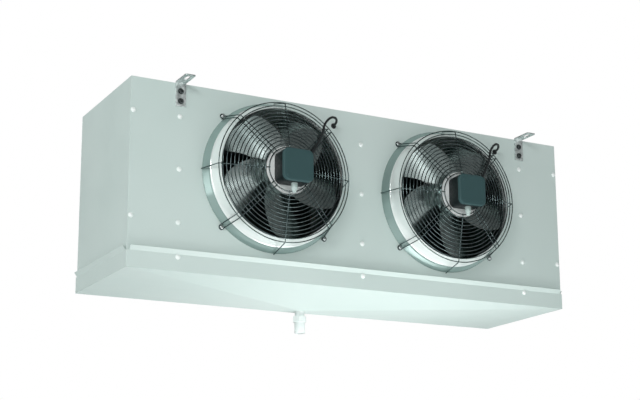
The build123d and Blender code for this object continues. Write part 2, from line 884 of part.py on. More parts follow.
def all_pieces():
    """Name and solids of every piece of the cooler."""
    half = sheet / 2
    pieces = {
        "front_panel": front_panel(),
        "top_panel": top_panel(),
        "left_end_cover": end_cover(-1),
        "right_end_cover": end_cover(1),
        "left_tube_sheet": tube_sheet(-column_x, 1),
        "centre_tube_sheet": tube_sheet(0, 1),
        "right_tube_sheet": tube_sheet(column_x, -1),
        "rear_rail": rear_rail(),
        "panel_screws": panel_screws(),
        "left_fin_pack": fin_pack(-column_x + half, -half),
        "right_fin_pack": fin_pack(half, column_x - half),
        "coil_tubes": coil_tubes(),
        "left_return_bends": return_bends(-1),
        "right_return_bends": return_bends(1),
        "suction_header": suction_header(),
        "liquid_distributor": distributor(),
        "inlet_stubs": inlet_stubs(),
        "capillary_tubes": capillary_tubes(),
        "pipe_grommets": pipe_grommets(),
        "drip_tray": drip_tray(),
        "tray_rim": tray_rim(),
        "tray_screws": tray_screws(),
        "tray_hinge_brackets": hinge_brackets(),
        "tray_hinge_pins": hinge_pins(),
        "drain_tail": drain_tail(),
        "drain_collar": drain_collar(),
        "drain_washer": drain_washer_ring(),
        "drain_nut": drain_nut(),
        "front_hanger_bolts": hanger_bolts(-1),
        "rear_hanger_bolts": hanger_bolts(1),
    }
    for end, x in (("left", -column_x), ("right", column_x)):
        pieces[f"front_{end}_hanger"] = hanger(x, -1)
        pieces[f"rear_{end}_hanger"] = hanger(x, 1)
    for end, x in (("left", -fan_x), ("right", fan_x)):
        place = fan_place(x)
        pieces[f"{end}_air_collar"] = place * collar()
        pieces[f"{end}_fan_guard"] = place * guard()
        pieces[f"{end}_guard_screws"] = guard_screws(x)
        pieces[f"{end}_motor_stator"] = place * motor_stator()
        pieces[f"{end}_motor_bearings"] = [place * bearing for bearing in motor_bearings()]
        pieces[f"{end}_motor_rotor"] = place * motor_rotor()
        pieces[f"{end}_impeller"] = place * impeller()
        pieces[f"{end}_terminal_box"] = place * terminal_box()
        pieces[f"{end}_cable_gland"] = place * cable_gland()
        pieces[f"{end}_motor_cable"] = place * motor_cable()
        pieces[f"{end}_cable_grommet"] = place * cable_grommet()
    return pieces


for name, shape in all_pieces().items():
    solids = shape if isinstance(shape, list) else [shape]
    export_step(solids[0] if len(solids) == 1 else Compound(children=list(solids)), f"parts/{name}.step")
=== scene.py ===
import json
import math

import bmesh
import bpy
from mathutils import Matrix, Vector

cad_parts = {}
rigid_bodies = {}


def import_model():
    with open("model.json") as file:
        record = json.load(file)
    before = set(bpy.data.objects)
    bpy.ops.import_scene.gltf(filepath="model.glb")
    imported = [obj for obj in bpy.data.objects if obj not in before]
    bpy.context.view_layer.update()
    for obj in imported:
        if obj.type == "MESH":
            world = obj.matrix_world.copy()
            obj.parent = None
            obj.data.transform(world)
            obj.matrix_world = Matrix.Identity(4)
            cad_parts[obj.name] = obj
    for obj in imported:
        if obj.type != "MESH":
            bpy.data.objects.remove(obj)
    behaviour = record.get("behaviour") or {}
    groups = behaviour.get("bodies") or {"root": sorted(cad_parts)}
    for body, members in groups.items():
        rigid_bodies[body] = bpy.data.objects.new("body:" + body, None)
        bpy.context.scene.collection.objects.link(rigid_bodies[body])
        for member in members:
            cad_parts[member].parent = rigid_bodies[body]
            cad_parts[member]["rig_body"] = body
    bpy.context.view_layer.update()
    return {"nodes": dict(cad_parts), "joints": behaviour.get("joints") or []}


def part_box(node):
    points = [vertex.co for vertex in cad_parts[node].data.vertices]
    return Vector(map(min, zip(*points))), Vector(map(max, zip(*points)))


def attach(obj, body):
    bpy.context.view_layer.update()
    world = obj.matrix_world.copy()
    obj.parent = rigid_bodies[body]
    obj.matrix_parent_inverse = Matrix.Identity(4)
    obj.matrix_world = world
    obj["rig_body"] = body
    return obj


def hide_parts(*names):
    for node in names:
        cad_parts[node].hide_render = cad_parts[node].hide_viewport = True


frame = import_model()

mm = 0.001
weld = 2e-6
sheetThick = 1.5 * mm
halfHanger = 15 * mm
scene = bpy.context.scene

# Places read from the frame
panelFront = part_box("top_panel")[0].y - sheetThick
casingLow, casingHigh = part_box("front_panel")
casingTop = casingHigh.z
leftEnd, rightEnd = casingLow.x, casingHigh.x
fanJoints = [joint for joint in frame["joints"] if joint.get("continuous")]
fanCentres = {joint["child"]: joint["pos_m"] for joint in fanJoints}
hangerStarts = [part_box(f"front_{side}_hanger")[0].x for side in ("left", "right")]
columns = (hangerStarts[0] + halfHanger, 0, hangerStarts[1] + halfHanger)


# Small tools for meshes

def link(obj):
    scene.collection.objects.link(obj)
    return obj


def setPiece(obj, material, body, slotName, *nodes):
    obj.data.materials.clear()
    obj.data.materials.append(material)
    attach(obj, body)
    if nodes:
        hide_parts(*nodes)
    return obj


def sharpen(mesh, limit=32):
    # smooth faces with crisp folds
    work = bmesh.new()
    work.from_mesh(mesh)
    for face in work.faces:
        face.smooth = True
    for edge in work.edges:
        edge.smooth = len(edge.link_faces) == 2 and edge.calc_face_angle(0) < math.radians(limit)
    work.to_mesh(mesh)
    work.free()
    return mesh


def plainMesh(obj, name, limit=32):
    # modifiers and curves become one plain mesh
    graph = bpy.context.evaluated_depsgraph_get()
    mesh = bpy.data.meshes.new_from_object(obj.evaluated_get(graph))
    mesh.transform(obj.matrix_world)
    old = obj.data
    bpy.data.objects.remove(obj)
    if old.users == 0 and isinstance(old, bpy.types.Mesh):
        bpy.data.meshes.remove(old)
    return link(bpy.data.objects.new(name, sharpen(mesh, limit)))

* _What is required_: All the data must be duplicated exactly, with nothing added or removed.

* _Answer to this exercise_:
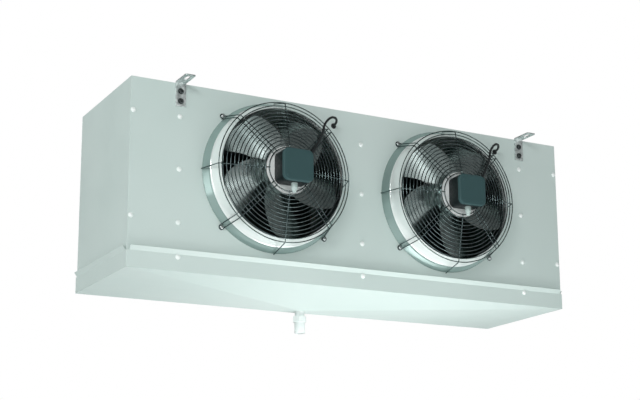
The build123d and Blender code for this object continues. Write part 2, from line 884 of part.py on. More parts follow.
def all_pieces():
    """Name and solids of every piece of the cooler."""
    half = sheet / 2
    pieces = {
        "front_panel": front_panel(),
        "top_panel": top_panel(),
        "left_end_cover": end_cover(-1),
        "right_end_cover": end_cover(1),
        "left_tube_sheet": tube_sheet(-column_x, 1),
        "centre_tube_sheet": tube_sheet(0, 1),
        "right_tube_sheet": tube_sheet(column_x, -1),
        "rear_rail": rear_rail(),
        "panel_screws": panel_screws(),
        "left_fin_pack": fin_pack(-column_x + half, -half),
        "right_fin_pack": fin_pack(half, column_x - half),
        "coil_tubes": coil_tubes(),
        "left_return_bends": return_bends(-1),
        "right_return_bends": return_bends(1),
        "suction_header": suction_header(),
        "liquid_distributor": distributor(),
        "inlet_stubs": inlet_stubs(),
        "capillary_tubes": capillary_tubes(),
        "pipe_grommets": pipe_grommets(),
        "drip_tray": drip_tray(),
        "tray_rim": tray_rim(),
        "tray_screws": tray_screws(),
        "tray_hinge_brackets": hinge_brackets(),
        "tray_hinge_pins": hinge_pins(),
        "drain_tail": drain_tail(),
        "drain_collar": drain_collar(),
        "drain_washer": drain_washer_ring(),
        "drain_nut": drain_nut(),
        "front_hanger_bolts": hanger_bolts(-1),
        "rear_hanger_bolts": hanger_bolts(1),
    }
    for end, x in (("left", -column_x), ("right", column_x)):
        pieces[f"front_{end}_hanger"] = hanger(x, -1)
        pieces[f"rear_{end}_hanger"] = hanger(x, 1)
    for end, x in (("left", -fan_x), ("right", fan_x)):
        place = fan_place(x)
        pieces[f"{end}_air_collar"] = place * collar()
        pieces[f"{end}_fan_guard"] = place * guard()
        pieces[f"{end}_guard_screws"] = guard_screws(x)
        pieces[f"{end}_motor_stator"] = place * motor_stator()
        pieces[f"{end}_motor_bearings"] = [place * bearing for bearing in motor_bearings()]
        pieces[f"{end}_motor_rotor"] = place * motor_rotor()
        pieces[f"{end}_impeller"] = place * impeller()
        pieces[f"{end}_terminal_box"] = place * terminal_box()
        pieces[f"{end}_cable_gland"] = place * cable_gland()
        pieces[f"{end}_motor_cable"] = place * motor_cable()
        pieces[f"{end}_cable_grommet"] = place * cable_grommet()
    return pieces


for name, shape in all_pieces().items():
    solids = shape if isinstance(shape, list) else [shape]
    export_step(solids[0] if len(solids) == 1 else Compound(children=list(solids)), f"parts/{name}.step")
=== scene.py ===
import json
import math

import bmesh
import bpy
from mathutils import Matrix, Vector

cad_parts = {}
rigid_bodies = {}


def import_model():
    with open("model.json") as file:
        record = json.load(file)
    before = set(bpy.data.objects)
    bpy.ops.import_scene.gltf(filepath="model.glb")
    imported = [obj for obj in bpy.data.objects if obj not in before]
    bpy.context.view_layer.update()
    for obj in imported:
        if obj.type == "MESH":
            world = obj.matrix_world.copy()
            obj.parent = None
            obj.data.transform(world)
            obj.matrix_world = Matrix.Identity(4)
            cad_parts[obj.name] = obj
    for obj in imported:
        if obj.type != "MESH":
            bpy.data.objects.remove(obj)
    behaviour = record.get("behaviour") or {}
    groups = behaviour.get("bodies") or {"root": sorted(cad_parts)}
    for body, members in groups.items():
        rigid_bodies[body] = bpy.data.objects.new("body:" + body, None)
        bpy.context.scene.collection.objects.link(rigid_bodies[body])
        for member in members:
            cad_parts[member].parent = rigid_bodies[body]
            cad_parts[member]["rig_body"] = body
    bpy.context.view_layer.update()
    return {"nodes": dict(cad_parts), "joints": behaviour.get("joints") or []}


def part_box(node):
    points = [vertex.co for vertex in cad_parts[node].data.vertices]
    return Vector(map(min, zip(*points))), Vector(map(max, zip(*points)))


def attach(obj, body):
    bpy.context.view_layer.update()
    world = obj.matrix_world.copy()
    obj.parent = rigid_bodies[body]
    obj.matrix_parent_inverse = Matrix.Identity(4)
    obj.matrix_world = world
    obj["rig_body"] = body
    return obj


def hide_parts(*names):
    for node in names:
        cad_parts[node].hide_render = cad_parts[node].hide_viewport = True


frame = import_model()

mm = 0.001
weld = 2e-6
sheetThick = 1.5 * mm
halfHanger = 15 * mm
scene = bpy.context.scene

# Places read from the frame
panelFront = part_box("top_panel")[0].y - sheetThick
casingLow, casingHigh = part_box("front_panel")
casingTop = casingHigh.z
leftEnd, rightEnd = casingLow.x, casingHigh.x
fanJoints = [joint for joint in frame["joints"] if joint.get("continuous")]
fanCentres = {joint["child"]: joint["pos_m"] for joint in fanJoints}
hangerStarts = [part_box(f"front_{side}_hanger")[0].x for side in ("left", "right")]
columns = (hangerStarts[0] + halfHanger, 0, hangerStarts[1] + halfHanger)


# Small tools for meshes

def link(obj):
    scene.collection.objects.link(obj)
    return obj


def setPiece(obj, material, body, slotName, *nodes):
    obj.data.materials.clear()
    obj.data.materials.append(material)
    attach(obj, body)
    if nodes:
        hide_parts(*nodes)
    return obj


def sharpen(mesh, limit=32):
    # smooth faces with crisp folds
    work = bmesh.new()
    work.from_mesh(mesh)
    for face in work.faces:
        face.smooth = True
    for edge in work.edges:
        edge.smooth = len(edge.link_faces) == 2 and edge.calc_face_angle(0) < math.radians(limit)
    work.to_mesh(mesh)
    work.free()
    return mesh


def plainMesh(obj, name, limit=32):
    # modifiers and curves become one plain mesh
    graph = bpy.context.evaluated_depsgraph_get()
    mesh = bpy.data.meshes.new_from_object(obj.evaluated_get(graph))
    mesh.transform(obj.matrix_world)
    old = obj.data
    bpy.data.objects.remove(obj)
    if old.users == 0 and isinstance(old, bpy.types.Mesh):
        bpy.data.meshes.remove(old)
    return link(bpy.data.objects.new(name, sharpen(mesh, limit)))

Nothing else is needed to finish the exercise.